-------- DATA

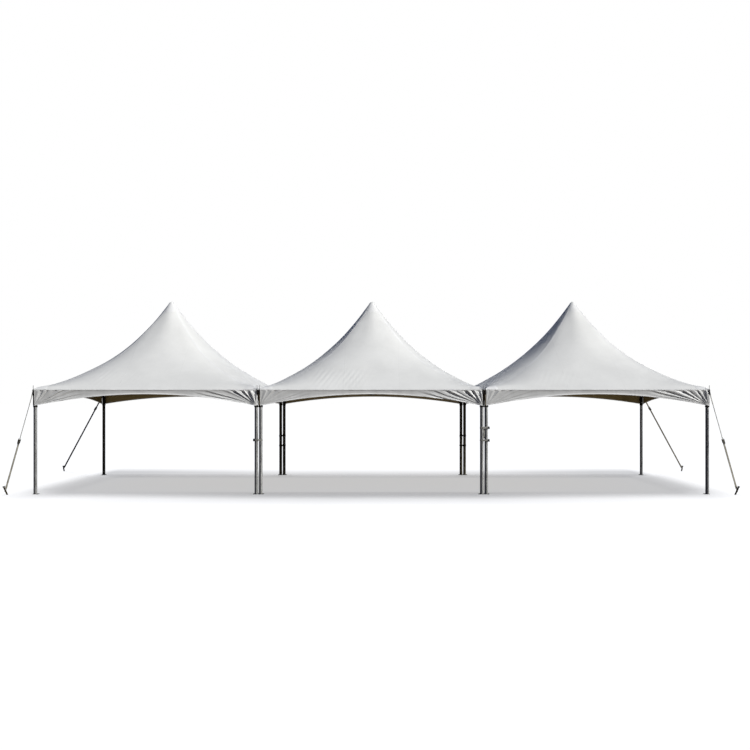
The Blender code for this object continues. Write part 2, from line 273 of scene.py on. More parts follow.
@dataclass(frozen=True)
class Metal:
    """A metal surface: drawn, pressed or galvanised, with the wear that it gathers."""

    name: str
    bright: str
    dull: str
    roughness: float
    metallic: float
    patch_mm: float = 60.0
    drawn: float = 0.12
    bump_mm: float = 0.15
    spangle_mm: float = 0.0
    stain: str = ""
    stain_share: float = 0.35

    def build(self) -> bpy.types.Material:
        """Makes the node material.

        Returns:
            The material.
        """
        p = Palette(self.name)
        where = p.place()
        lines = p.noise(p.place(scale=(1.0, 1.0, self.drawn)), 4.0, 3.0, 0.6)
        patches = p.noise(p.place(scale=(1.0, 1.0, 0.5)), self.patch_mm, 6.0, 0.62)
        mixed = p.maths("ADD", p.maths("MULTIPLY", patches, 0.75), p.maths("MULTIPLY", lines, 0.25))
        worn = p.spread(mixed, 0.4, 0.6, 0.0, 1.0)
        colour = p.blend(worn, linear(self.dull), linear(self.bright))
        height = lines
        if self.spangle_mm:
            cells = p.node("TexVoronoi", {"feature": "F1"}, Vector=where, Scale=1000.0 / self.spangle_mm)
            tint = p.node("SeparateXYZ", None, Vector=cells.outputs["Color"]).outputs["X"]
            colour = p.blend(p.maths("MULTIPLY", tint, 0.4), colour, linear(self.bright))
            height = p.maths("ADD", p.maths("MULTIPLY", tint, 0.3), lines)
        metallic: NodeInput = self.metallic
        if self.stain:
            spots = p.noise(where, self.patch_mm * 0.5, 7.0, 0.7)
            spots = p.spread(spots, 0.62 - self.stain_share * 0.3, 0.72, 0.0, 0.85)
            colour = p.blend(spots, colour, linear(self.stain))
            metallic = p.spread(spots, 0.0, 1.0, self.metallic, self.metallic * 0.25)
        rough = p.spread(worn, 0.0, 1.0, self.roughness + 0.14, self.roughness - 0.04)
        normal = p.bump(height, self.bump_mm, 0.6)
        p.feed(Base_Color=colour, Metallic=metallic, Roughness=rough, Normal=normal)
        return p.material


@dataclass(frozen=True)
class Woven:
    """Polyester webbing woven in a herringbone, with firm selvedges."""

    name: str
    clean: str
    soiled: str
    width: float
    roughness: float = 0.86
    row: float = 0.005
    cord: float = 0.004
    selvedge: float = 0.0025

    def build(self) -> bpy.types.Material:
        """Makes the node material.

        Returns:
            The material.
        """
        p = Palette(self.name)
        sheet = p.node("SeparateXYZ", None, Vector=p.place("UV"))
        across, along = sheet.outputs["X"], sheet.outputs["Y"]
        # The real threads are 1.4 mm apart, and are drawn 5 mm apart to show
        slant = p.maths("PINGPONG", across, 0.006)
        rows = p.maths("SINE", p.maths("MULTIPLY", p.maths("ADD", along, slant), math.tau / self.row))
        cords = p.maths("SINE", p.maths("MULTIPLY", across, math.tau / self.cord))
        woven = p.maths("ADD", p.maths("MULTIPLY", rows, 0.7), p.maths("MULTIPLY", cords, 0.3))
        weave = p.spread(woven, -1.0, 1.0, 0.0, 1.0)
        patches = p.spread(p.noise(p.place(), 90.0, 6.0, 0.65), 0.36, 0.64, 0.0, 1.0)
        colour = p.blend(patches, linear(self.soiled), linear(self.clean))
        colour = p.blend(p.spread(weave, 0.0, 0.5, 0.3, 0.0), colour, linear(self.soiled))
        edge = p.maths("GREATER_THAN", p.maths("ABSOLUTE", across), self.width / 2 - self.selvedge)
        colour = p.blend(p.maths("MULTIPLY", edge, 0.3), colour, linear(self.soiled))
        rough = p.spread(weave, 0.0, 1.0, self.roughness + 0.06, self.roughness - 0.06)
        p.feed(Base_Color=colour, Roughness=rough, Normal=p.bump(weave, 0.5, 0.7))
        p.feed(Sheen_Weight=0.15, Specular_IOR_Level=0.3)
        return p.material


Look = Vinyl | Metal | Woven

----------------

◆ DIRECTIONS FOR THIS TASK ◆
Exactly repeat the lines running from the top of the listing to the line bearing "surface: drawn, pressed", both of those lines included, and only them.

◆ EXERCISE RESPONSE ◆
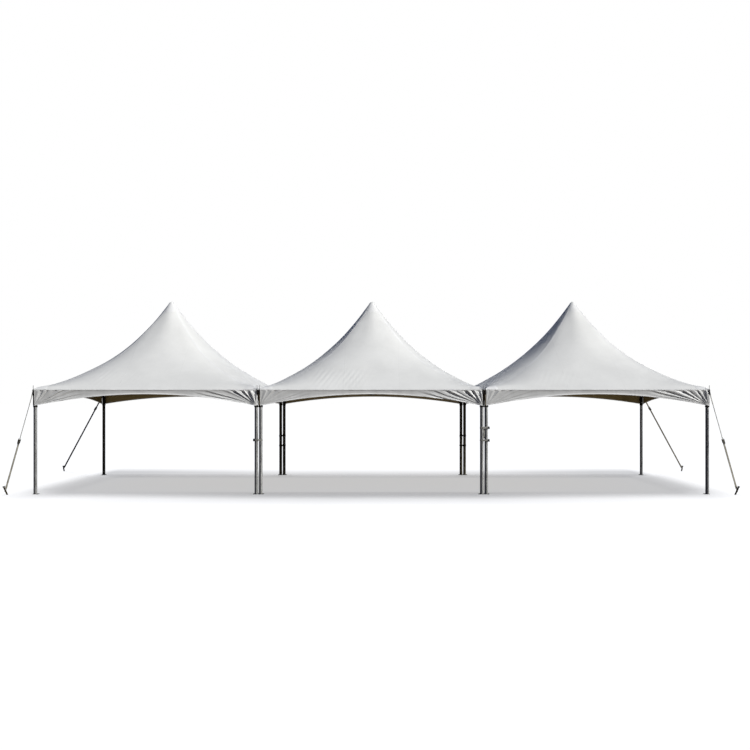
The Blender code for this object continues. Write part 2, from line 273 of scene.py on. More parts follow.
@dataclass(frozen=True)
class Metal:
    """A metal surface: drawn, pressed or galvanised, with the wear that it gathers."""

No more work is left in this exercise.